2022 Fiscal Year Research-status Report
近赤外分光法による認知機能の定量評価に向けた計測技術に関する研究
Project/Area Number |
20K04524
|
Research Institution | Tokyo Metropolitan College of Industrial Technology |
Principal Investigator |
福田 恵子 東京都立産業技術高等専門学校, ものづくり工学科, 教授 (70396266)
|
Project Period (FY) |
2020-04-01 – 2024-03-31
|
Keywords | 近赤外分光法 / 脳機能計測 / 脳血液量変化 / 皮膚血流 / 血流動態変化 |
Outline of Annual Research Achievements |
近赤外分光法計測(NIRS: near infrared spectroscopy)による脳機能計測は高齢者の認知機能の評価をはじめとする広い分野での応用が期待されている。

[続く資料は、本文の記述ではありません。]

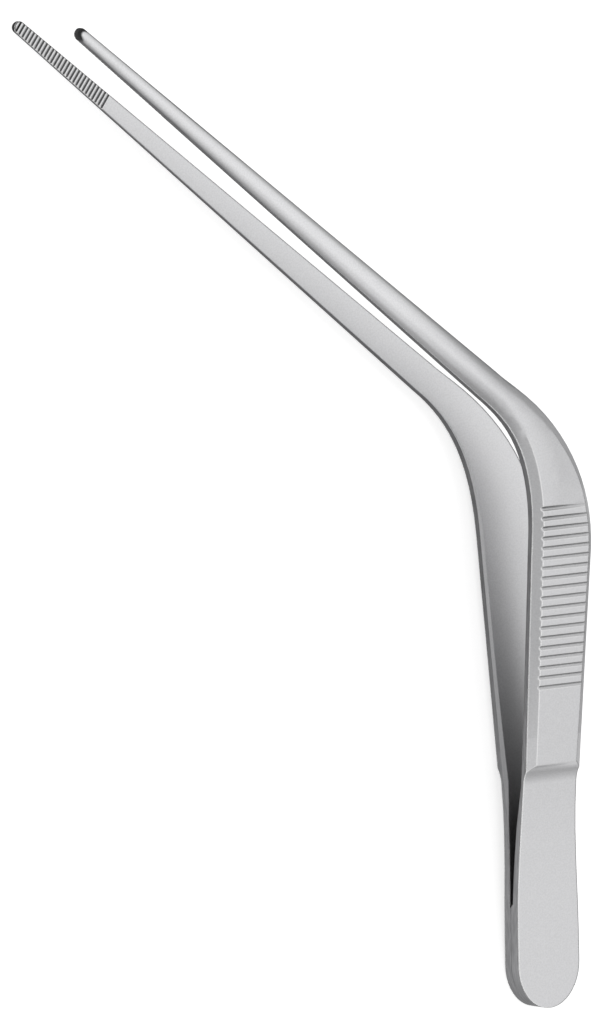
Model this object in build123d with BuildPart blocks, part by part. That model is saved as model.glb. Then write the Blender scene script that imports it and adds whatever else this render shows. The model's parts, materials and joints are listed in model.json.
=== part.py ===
"""Knee-bent ear forceps: two mirrored spring arms, welded together at the tail.

Each arm is drawn opened, in a working frame: the tail end is at the origin, +Y runs along
the handle to the knee, the jaw leans to -X, and +Z is the arm's outer side, with the middle
plane of the forceps at Z 0. The lower arm is the mirror image of the upper one below the
middle plane. The pair is then laid down as it rests on a table: on the lower arm's tail,
knee and tip.
"""

import math
import os

from build123d import *

os.makedirs("parts", exist_ok=True)

# Plan of one arm
crossing = 74.95          # tail end to the crossing of the handle and jaw centre lines
jaw_length = 101.0        # crossing to the tip
jaw_lean = 51.84          # angle of the jaw from the handle, degrees
knee_radius = 26.3        # bend of the centre line
tail_width = 10.2
tail_cap = 6.0            # length of the rounded tail end
tail_straight = 10.0      # station where the tail starts to narrow
waist_width = 8.9         # spring leaf, where it meets the grip
grip_width = 10.0         # grip, where the knee starts
root_width = 4.15         # jaw, where its even taper starts
tip_width = 1.65

# Side profile of one arm: a lift is the height of the inner face over the middle plane
slot_end = 13.8           # station where the leaves part
grip_start = 30.4         # station where the leaf becomes the grip
slot_lift = 0.32
grip_lift = 1.45
grip_slope = 0.118        # rise of the inner face in each millimetre, at the grip's start
knee_slope = 0.075        # the same, where the knee starts to level out
knee_run = 8.0            # length over which the knee levels out
leaf_thick = 1.2          # spring leaf at the end of the slot
leaf_thin = 1.0           # spring leaf at the grip
step_radius = 3.9         # hollow between the leaf and the grip's outer face
seam_drop = 0.18          # the seam of the tail lies this far below the middle plane

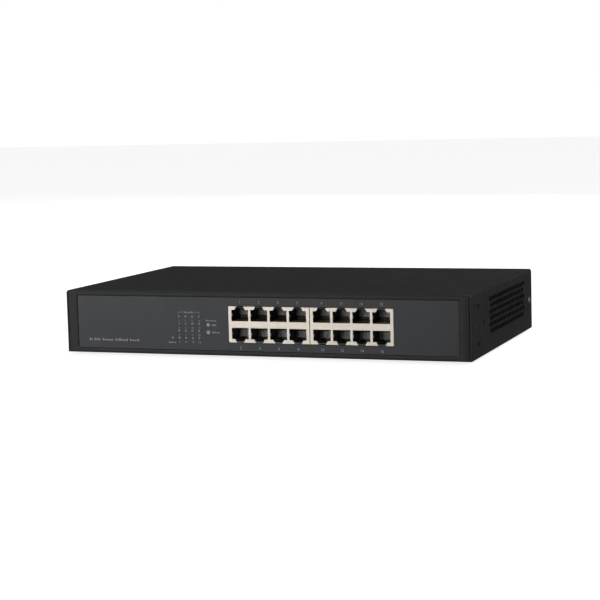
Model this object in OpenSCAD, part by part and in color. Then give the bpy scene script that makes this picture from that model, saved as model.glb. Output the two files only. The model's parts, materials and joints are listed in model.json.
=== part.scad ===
// Desktop network switch in a folded steel case: sixteen shielded sockets, status lights,
// side vents, holes for rack ears, a mains inlet, and the boards and power supply inside.
// Origin: centre of the footprint, on the surface that the feet stand on.
// The sockets face -Y, +X is to the right of someone facing them, and +Z is up.

/* [Case] */
// Width of the case
case_w = 294; // [290:1:300]
// Depth of the case, front panel to rear panel
case_d = 180; // [176:1:190]
// Height of the case without its feet
case_h = 44; // [44:0.5:46]
// Thickness of the steel sheet
sheet = 1; // [0.8:0.1:1.2]
// Outer radius of the cover's two long bends
bend_r = 2; // [1.5:0.1:3]
// Width of the seam between the cover and the tray
seam = 0.35; // [0.1:0.05:0.4]
// Height of the tray's low side flanges
flange_h = 6; // [5:0.5:7]

/* [Front panel] */
// Width of the frame left and right of the recessed panel
frame_side = 8.2; // [7:0.1:10]
// Height of the frame below the recessed panel
frame_low = 3.2; // [3:0.1:5]
// Height of the frame above the recessed panel
frame_top = 3.6; // [3:0.1:5]
// Depth that the panel is pressed back
press_depth = 0.9; // [0.6:0.1:1.2]
// Thickness of the printed label in the recess
label_t = 0.35; // [0.2:0.05:0.5]
// Width of the groove round the label
label_gap = 0.2; // [0.1:0.1:0.8]

/* [Sockets] */
// Number of socket columns in one block
columns = 4; // [4:1:4]
// Distance between neighbouring sockets
socket_pitch = 13.97; // [13.9:0.01:14.1]
// Distance between the centres of the two blocks
block_pitch = 59.1; // [58.6:0.1:60]
// Width of one shielded block
block_w = 58.7; // [58:0.1:59]
// Height of one shielded block
block_h = 24.9; // [24.5:0.1:25.5]
// Depth of one shielded block
block_d = 25.5; // [24:0.5:33]
// Place of the line between the two blocks, from the case's centre
split_x = 35.2; // [30:0.1:40]
// Height of the blocks' underside above the case's underside
block_z = 9.25; // [9:0.05:10]
// Width of a socket's opening in the shield
socket_w = 12.2; // [11.8:0.1:12.4]
// Height of a socket's opening, without the latch notch
socket_h = 7.65; // [7.3:0.05:7.7]
// Height of the bar between the upper and the lower sockets
bar_h = 4.7; // [4.6:0.1:5]
// Depth of a socket
socket_d = 14.5; // [13:0.5:16]
// Width of the latch notch, where it leaves the opening
notch_w = 6.8; // [6.4:0.1:7]
// Thickness of the shield
shield_t = 0.3; // [0.2:0.05:0.4]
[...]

本研究はNIRS計測において、みかけの脳活動を分離して認知機能に関する脳活動部位を把握し、認知機能の定量評価に向けた計測技術の確立を目的としている。令和4年度は、新型コロナウイルス感染症対策を施し安全に留意したうえで短期記憶課題と脳トレーニング課題を中心としたNIRS計測の実施と、見かけの脳活動の分離について取り組んだ。研究内容は以下の通りである。 (1)認知症予防策として実施されている脳トレーニングから3種類の課題(図形数量、文字数量、曜日演算)を用いて若年層対象のNIRS計測を実施し、課題の難易度や被験者の主観を尺度として評価した。課題正答数にNIRS信号強度が依存することや画像イメージ認知に関連すると想定される右前額部でNIRS信号変化が高い傾向が示された。統計処理や見かけの脳活動の分離手法の適用法を進めている。 (2)短期記憶課題では記憶に関連する前額部と左右側頭部を計測対象としたNIRS計測を行い、左右中前頭回と前頭極での活動が統計解析により認められた。センサ配置に依存して活動領域が限定される問題点があるが、、fMRI計測の傾向とも一致し、NIRS計測が短期記憶課題の脳反応評価に有用であることが示唆された。 (3)見かけの脳活動を分離するための補正信号取得が可能なセンサの配置での測定のため、装置制御と生体ファントム実験を実施した。補正手段の適用によりセンサ直下の皮膚血液量変化に相当する表層信号が低減され深部信号が検出できることを確認した。
|
Current Status of Research Progress |
Current Status of Research Progress
3: Progress in research has been slightly delayed.
Reason
新型コロナウイルス感染防止への対応のための安全性の確保と計測実験の制限のため、全般的には進捗はやや遅れている。また、fMRI計測については新型コロナウイルス感染症の収束後も施設での実施の見通しが立たず中断しており、他の脳機能計測のモダリティーによる評価の検討を進めている。
|
Strategy for Future Research Activity |
脳反応領域の推定のために予定していたfMRI計測実験は新型コロナウイルス感染症対応後も施設での実施の見通しが立たず中断し、既存の実験課題によるNIRS評価には先行研究による反応部位の推定例を参考にしてNIRSとの対応評価を進めている。新たな実験課題による認知機能のNIRS評価を計画しており、これには他のモダリティーとして脳磁図(MEG: magneto encephalography)による脳活動部位の把握を行う予定である。MEGは脳活動に伴い発生する脳機能信号を磁場により計測手段であり、聴覚情報処理に関連してMEG計測とNIRS計測の比較検証が有用であることが確認されている。そこで、令和5年度は運動認知機能について脳関連部位の評価を実施する予定である。
|
Causes of Carryover |
新型コロナウイルス拡大に伴い、fMRI計測実験が中止となり関連する費用が発生しなかったこと、学会等がオンライン開催となったため旅費が発生しなかったことなどから次年度使用額が発生した。次年度はMEGによる評価実験に伴う施設使用料・出張旅費、統計解析処理ソフトウエア、パーソナルコンピュータの購入などの支出を予定している。また、本研究により得られるNIRSの精度向上の効果を学会にて発表を行うための参加費や旅費及び論文の投稿料、英文書校正代などに使用する。